Encrage pour une case de la planche 79 (Dupuis, 2024).

Dans un film documentaire au titre relativement explicite (« L’Argent du charbon »), le réalisateur Wang Bing montrait déjà en 2009 comment, des mines du Shanxi jusqu’au grand port de Tianjin, en Chine du Nord, des chauffeurs au volant de camions de cents tonnes effectuaient une noria sans fin, jour et nuit, en côtoyant en bords de route des prostituées, flics, rançonneurs à la petite semaine, garagistes et mécanos plus ou moins fiables. Un morne quotidien solitaire entre plaines et montagnes, ponctué d’accidents, de ventes de chargements pour une poignée de yuans et de rares conversations téléphoniques avec leurs épouses ou familles, qui vivent dans des masures semi-insalubres disséminées le long des principales voies composant ces convois de l’extrême.

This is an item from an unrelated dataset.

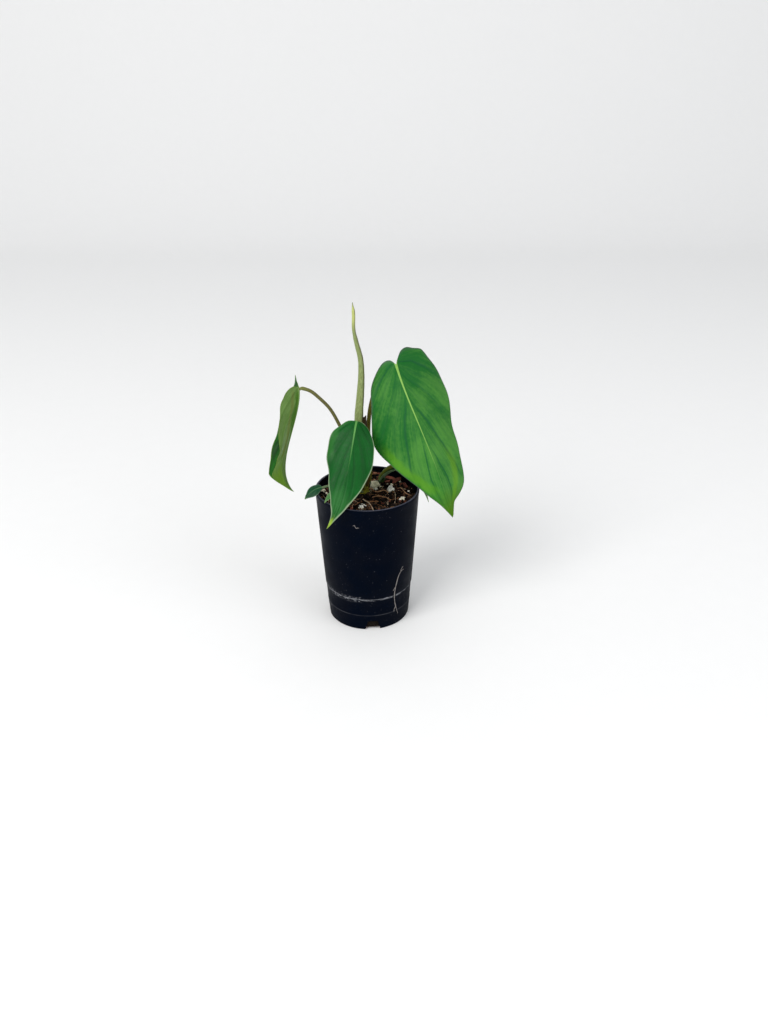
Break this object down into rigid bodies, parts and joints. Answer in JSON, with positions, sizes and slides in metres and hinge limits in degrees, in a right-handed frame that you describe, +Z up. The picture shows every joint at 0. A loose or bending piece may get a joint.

Ducoudray et Druart reprennent à leurs comptes tous ses ingrédients pour composer un polar qui démarre volontairement avec lenteur, avant d’enclencher les vitesses au fil des séquences : noir, sale, sans illusions mais porté par l’amour de sa fille, le routier Yuan ira jusqu’au bout de sa propre route. Un cahier graphique de quatre pages complète l’album : salutaire réflexion sur l’exploitation dévoyée des ressources énergétiques, éléments-clés de la condition humaine.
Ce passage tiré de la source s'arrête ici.